Tagged as: Marriage problems<< Previous question   Next question >>
Question - (18 June 2009) 3 Answers - (Newest, 18 June 2009)
A male United Kingdom age 41-50, anonymous writes:

Hey everyone! Ok i'd like a little advice because i feel so bad not knowing what to do or say. 2 Weeks ago my wifes dad died. The funerals was last week etc and after that she seemed to be alright. Well not alright but she was coping..

I think i was wrong! :(

Shes one of these that seems to hold everything back but i;ve noticed before when shes been upset thats shes much better in the day. Shes able to laugh, able to talk, able to be herself....well not totally but you know what i mean shes much better. Its at night it gets to her. She won;t come to me because shes afraid of being upset. I've known her all my life! We were friends before we got together, we;ve known each other since school and shes always been the same! She should know not to be afraid by now. Ok i admit i'm crap at this stuff when people are upset i egt a bit uncomfortable because i don;t know what to say or do.
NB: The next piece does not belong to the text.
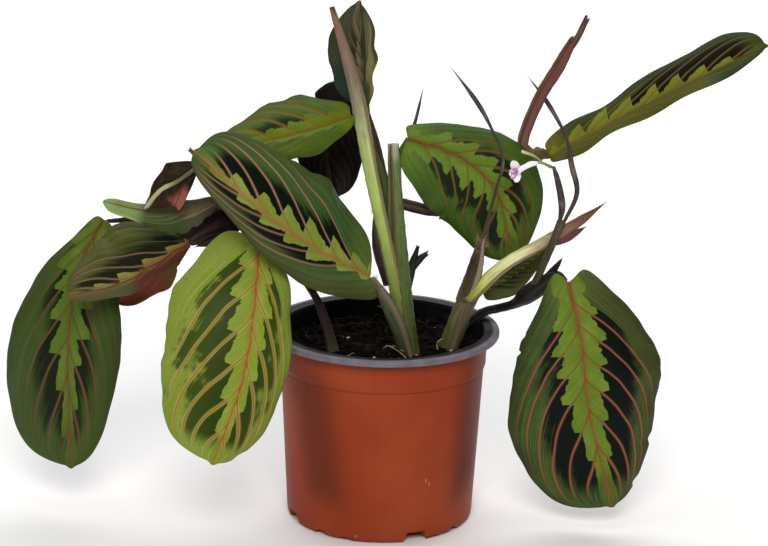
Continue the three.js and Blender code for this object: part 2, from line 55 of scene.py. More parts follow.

I;ve noticed for afew nights shes been restless and the other day she woke up virtaully in tears(i was already awake) and she turned straight over and looked at me and just wouldn;t move. Since then shes admitted that shes been having nightmares that she's loosing me and with the way shes feeling right now its realy getting to her. Shes frightened, shes upset, shes afraid that she'll annoy me to much and she shouldn't do. I never know what to say to her i dont know what to do. Is there any way i can help her? She just goes up to bed an i'l say i'll be up in a minute and she just says she don;t mind do what i need to do and by this time shes virtually in tears. Obviously i follow her up but i just want to help her! i don't want her to feel this way and i wish i could just stop all this. Of course shes gonna be upset because of her dad but te scared of loosing me is just....well surely she knows she won't i can;t do anymore than tell her that. Also she keeps thinking about things that happened years ago, what we went through when we got together(how she felt back then), some problems i had back when we were late teenagers. Anyway i won;t go into that shes just basically upsetting herself more and i need to help her out of it.please help what can i do?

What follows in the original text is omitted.